4. The battery charger as claimed in claim 1, wherein the protection rib has a protruding length from the outer surface greater than that of the light emitting portion.

5. The battery charger as claimed in claim 1, wherein the housing defines a housing space in which an illuminator is provided, and

wherein the outer surface of the housing is formed with a retaining recessed portion; and

wherein the display unit further comprises a mount portion mounted on the retaining recessed portion, and a leg portion extending from the mount portion through a wall of the housing and into the housing space, the leg portion having a tip end in direct confrontation with the illuminator, the light emitting portion being provided on the mount portion.

6. The battery charger as claimed in claim 1, wherein the housing defines a housing space in which an illuminator is provided, and

wherein the outer surface of the housing is formed with a retaining recessed portion; and

wherein the display unit further comprises a mount portion mounted on the retaining recessed portion, and a leg portion extending from the mount portion through a wall of the housing and into the housing space, the leg portion having a tip end in direct confrontation with the illuminator, the light emitting portion being provided on the mount portion, and,

wherein the mount portion is formed with a tapered recess whose inner diameter is increased toward the outer surface, the light emitting portion being positioned coaxially with the tapered recess.

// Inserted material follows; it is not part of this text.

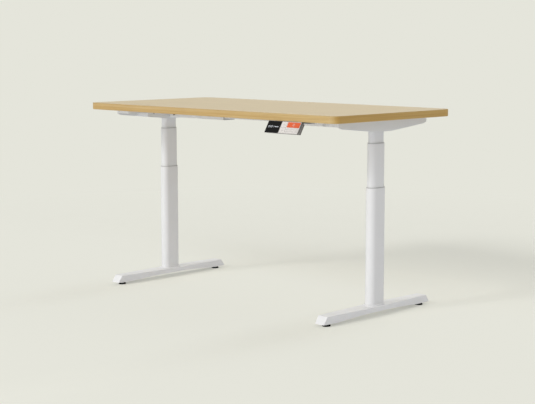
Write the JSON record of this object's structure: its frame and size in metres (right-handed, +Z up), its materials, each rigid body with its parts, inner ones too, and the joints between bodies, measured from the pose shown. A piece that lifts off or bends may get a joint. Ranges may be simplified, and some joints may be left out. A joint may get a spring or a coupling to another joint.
{
  "type": "height adjustable standing desk",
  "caption": "Electric standing desk: wooden top on telescoping columns with flat feet, side brackets, a crossbar and a keypad under the front edge.",
  "frame": {"origin": "on the floor, under the middle of the desk's outline", "axes": "+X along the desktop to the user's right, +Y from the user's side to the back, +Z up"},
  "size_m": [1.5, 0.759, 0.839],
  "materials": {
    "light_wood": "satin lacquered light wood",
    "white_steel": "fine matt white powder coat",
    "zinc": "bright zinc",
    "grey_plastic": "matt grey",
    "glide_plastic": "slippery natural acetal",
    "black_plastic": "matt black",
    "dark_grey_plastic": "matt dark grey",
    "black_screw": "black oxide",
    "dark_metal": "dark lacquer",
    "cast_aluminium": "as cast",
    "gloss_black": "gloss black window",
    "white_plastic": "satin white",
    "orange_plastic": "satin orange"
  },
  "bodies": {
    "left_base": {"left_foot": "white_steel", "left_column_flange": "white_steel", "left_foot_bolts": "zinc", "left_outer_tube": "white_steel", "left_outer_collar": "grey_plastic", "left_base_screw": "zinc"},
    "left_middle": {"left_middle_tube": "white_steel", "left_middle_collar": "grey_plastic", "left_lower_glides": "glide_plastic", "left_middle_screw": "zinc"},
    "top": {"left_inner_tube": "white_steel", "left_upper_glides": "glide_plastic", "left_drive_tube": "zinc", "left_side_bracket": "white_steel", "left_outer_rail": "white_steel", "left_gearbox": "cast_aluminium", "left_motor": "dark_metal", "right_inner_tube": "white_steel", "right_upper_glides": "glide_plastic", "right_drive_tube": "zinc", "right_side_bracket": "white_steel", "right_outer_rail": "white_steel", "right_gearbox": "cast_aluminium", "right_motor": "dark_metal", "inner_rail": "white_steel", "rail_end_caps": "grey_plastic", "rail_screws": "black_screw", "bracket_screws": "zinc", "desktop": "light_wood", "control_box": "black_plastic", "mains_inlet": "black_plastic", "handset_housing": "dark_grey_plastic", "handset_window": "gloss_black", "handset_face": "white_plastic", "handset_plate": "black_plastic", "handset_base": "black_plastic"},
    "right_middle": {"right_middle_tube": "white_steel", "right_middle_collar": "grey_plastic", "right_lower_glides": "glide_plastic", "right_middle_screw": "zinc"},
    "right_base": {"right_foot": "white_steel", "right_column_flange": "white_steel", "right_foot_bolts": "zinc", "right_outer_tube": "white_steel", "right_outer_collar": "grey_plastic", "right_base_screw": "zinc"},
    "left_front_leveller": {"left_front_pad": "black_plastic", "left_front_stud": "zinc"},
    "left_back_leveller": {"left_back_pad": "black_plastic", "left_back_stud": "zinc"},
    "right_front_leveller": {"right_front_pad": "black_plastic", "right_front_stud": "zinc"},
    "right_back_leveller": {"right_back_pad": "black_plastic", "right_back_stud": "zinc"},
    "up_key_cap": {"up_key": "white_plastic"},
    "down_key_cap": {"down_key": "white_plastic"},
    "large_key_cap": {"large_key": "orange_plastic"},
    "memory_key_1_cap": {"memory_key_1": "white_plastic"},
    "memory_key_2_cap": {"memory_key_2": "white_plastic"},
    "memory_key_3_cap": {"memory_key_3": "white_plastic"}
  },
  "joints": [
    {"name": "left_lower_stage", "type": "slide", "parent": "left_base", "child": "left_middle", "axis": [0, 0, 1], "range_m": [-0.171, 0.179]},
    {"name": "left_upper_stage", "type": "slide", "parent": "left_middle", "child": "top", "axis": [0, 0, 1], "range_m": [-0.04, 0.24]},
    {"name": "right_upper_stage", "type": "slide", "parent": "top", "child": "right_middle", "axis": [0, 0, -1], "range_m": [-0.04, 0.24]},
    {"name": "right_lower_stage", "type": "slide", "parent": "right_middle", "child": "right_base", "axis": [0, 0, -1], "range_m": [-0.171, 0.179]},
    {"name": "left_front_leveller_turn", "type": "hinge", "parent": "left_base", "child": "left_front_leveller", "pos_m": [-0.636, -0.26797, 0.0115], "axis": [0, 0, 1], "continuous": true},
    {"name": "left_back_leveller_turn", "type": "hinge", "parent": "left_base", "child": "left_back_leveller", "pos_m": [-0.636, 0.32203, 0.0115], "axis": [0, 0, 1], "continuous": true},
    {"name": "right_front_leveller_turn", "type": "hinge", "parent": "right_base", "child": "right_front_leveller", "pos_m": [0.636, -0.26797, 0.0115], "axis": [0, 0, 1], "continuous": true},
    {"name": "right_back_leveller_turn", "type": "hinge", "parent": "right_base", "child": "right_back_leveller", "pos_m": [0.636, 0.32203, 0.0115], "axis": [0, 0, 1], "continuous": true},
    {"name": "up_key_press", "type": "slide", "parent": "top", "child": "up_key_cap", "axis": [0, 0.8545, -0.5195], "range_m": [0, 0.001], "stiffness_N_per_m": 1500},
    {"name": "down_key_press", "type": "slide", "parent": "top", "child": "down_key_cap", "axis": [0, 0.8545, -0.5195], "range_m": [0, 0.001], "stiffness_N_per_m": 1500},
    {"name": "large_key_press", "type": "slide", "parent": "top", "child": "large_key_cap", "axis": [0, 0.8545, -0.5195], "range_m": [0, 0.001], "stiffness_N_per_m": 1500},
    {"name": "memory_key_1_press", "type": "slide", "parent": "top", "child": "memory_key_1_cap", "axis": [0, 0.8545, -0.5195], "range_m": [0, 0.001], "stiffness_N_per_m": 1500},
    {"name": "memory_key_2_press", "type": "slide", "parent": "top", "child": "memory_key_2_cap", "axis": [0, 0.8545, -0.5195], "range_m": [0, 0.001], "stiffness_N_per_m": 1500},
    {"name": "memory_key_3_press", "type": "slide", "parent": "top", "child": "memory_key_3_cap", "axis": [0, 0.8545, -0.5195], "range_m": [0, 0.001], "stiffness_N_per_m": 1500}
  ],
  "couplings": [
    {"joint": "right_lower_stage", "follows": "left_lower_stage", "ratio": 1},
    {"joint": "right_upper_stage", "follows": "left_upper_stage", "ratio": 1}
  ]
}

7. A battery charger comprising:

a housing;

an illumination device provided in the housing and configured to change light emitting pattern in accordance with a charge state of a battery pack; and

a display unit provided at the housing and configured to transmit light emitted by the illumination device, the display unit being provided with a light emitting portion positioned outside of the housing and having a polygonal shape.